Немцы стреляли по землянке из автоматов, пулеметов, бросали в землянку гранаты, которые мы выбрасывали обратно. Тогда немцы опустили сверху над входом в землянку большую связку гранат, которые взорвались, разрушили землянку и привалили нас всех. Немцы, видимо, решили, что мы все погибли, и ушли с позиции.
Оставшиеся в живых, я, Шелег, Михалев, Марченко, с наступлением темноты помогли друг другу освободиться от завалов и перевязали раны. Так как Шелег и Михалев оказались здоровее нас, мы решили, чтобы они под покровом темноты добрались до штаба полка и доложили о состоянии батареи.
Я и Марченко оставались в землянке, так как не могли двигаться. К рассвету 14 июня я, помогая Марченко, ползком выбрались из района позиции в кусты и потом добрались к своим».

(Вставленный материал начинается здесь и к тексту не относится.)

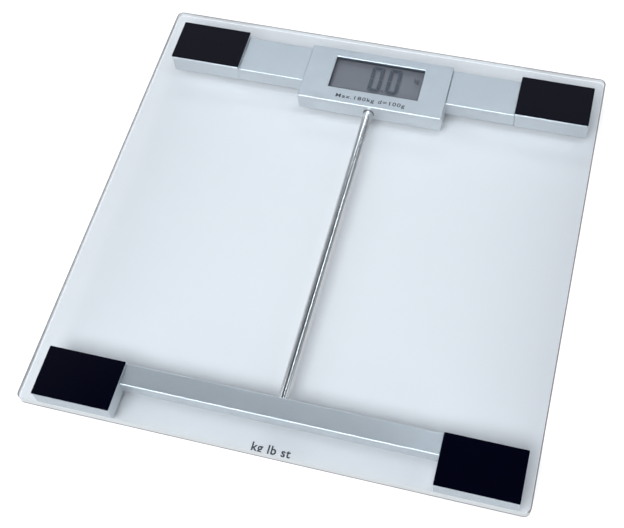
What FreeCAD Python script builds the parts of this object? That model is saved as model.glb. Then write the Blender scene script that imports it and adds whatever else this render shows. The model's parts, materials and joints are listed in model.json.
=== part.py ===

То, что зенитчики сражались до последнего, свидетельствуют и последние полученные с батареи сигналы. Днем на командный пункт дивизиона поступило сообщение: «Танки противника расстреливают нас в упор, пехота забрасывает гранатами. Прощайте, товарищи! За Родину, вперед к победе!», а вскоре после этого в 15.18: «Отбиваться нечем. Личный состав весь выбыл из строя. Открывайте огонь по нашей позиции, по нашему КП». 24 июля указом Президиума Верховного Совета лейтенанту Пьянзину было присвоено звание Героя Советского Союза. Вместе с тем падение 365-й батареи обнажило фланг 30-й бронированной батареи и дало немцам выгодные исходные позиции для штурма укреплений Северной стороны, построенных еще в годы Крымской войны (немецкие названия «Урал», «Волга», «Сибирь»). Манштейн выдал взятие форта «Сталин» за стратегический успех, свидетельствующий, что силы обороняющихся на исходе и перелом близок. Это помогло ему убедить Гитлера выделить в распоряжение 11-й армии еще три пехотных полка и не перебрасывать VIII авиакорпус под Харьков до достижения решающего успеха под Севастополем, что должно было бы произойти, не передвинь Гитлер дату наступления по плану «Блау» с 20 июня на неопределенный срок.